Well, meadowsweet is a flower. It's a prairie flower. And for one reason or another, it has this history in Great Britain of gravitating towards graveyards, like old graveyards. And there's an old Welsh tale that ends up with this husband dying, and his wife becomes this flower and sits by his side after he goes away, and I just kind of liked that sentiment of bringing beauty in life to something that has moved on. 

That's awesome. I love your perspective on things. What fuels this perspective? Do you think you see the world differently than most people? 

I don't think I would say that. Maybe it's possible that I have more dark, cynical view than a lot of people in the Midwest — 

Oh, there's darkness and cynicism in the Midwest, my friend. The reason I ask is you named your band Chatham Rise, and the reason you did are really interesting, as you explained earlier.
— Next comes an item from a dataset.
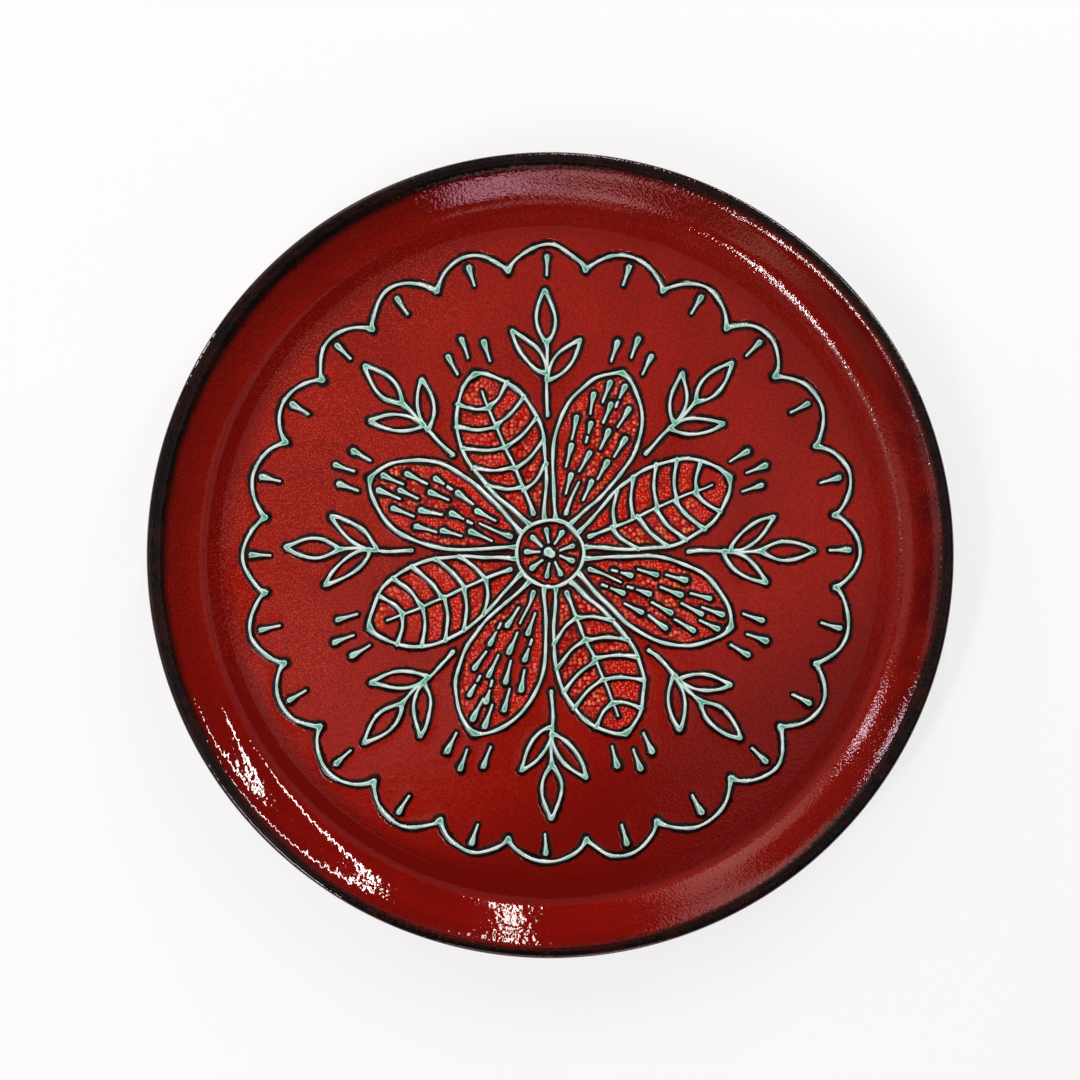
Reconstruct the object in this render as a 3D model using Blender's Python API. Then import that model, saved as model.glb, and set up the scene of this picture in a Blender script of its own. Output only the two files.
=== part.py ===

The album title is Meadowsweet, but until you explained it to me — I hadn't had the time to research, like a jackass. And it's really interesting! And I think it shows how you and your bandmates maybe have a different point of view on the world that is fueling your art, and that to me is cool. 

I do find myself being a bit cynical at times, but for the future, I consider myself an optimist and the combination of those two things, like I'm not happy with the way things are, but I feel like things could change. Hopefully, that sort of thing resonates through the music. 

Do you have anything else you want to tell the KEXP audience? 

Yeah. So right now we're working on this EP. We really don't have a tour laid out. We got a gentle invite to come out and play in Seattle in the spring, and hopefully, that pans out and we're able to come out there. But right now a band that did make it over to see you earlier this year, New Candys, they're going to be coming back to the United States next spring. And our first gig of the year that we have locked down is going to be on April 20th in Minneapolis, with New Candys from Venice, and Flavor Crystals, and another band that we're friends with, Panther Ray. So that one is going to be a lot of fun. I'm looking forward to that.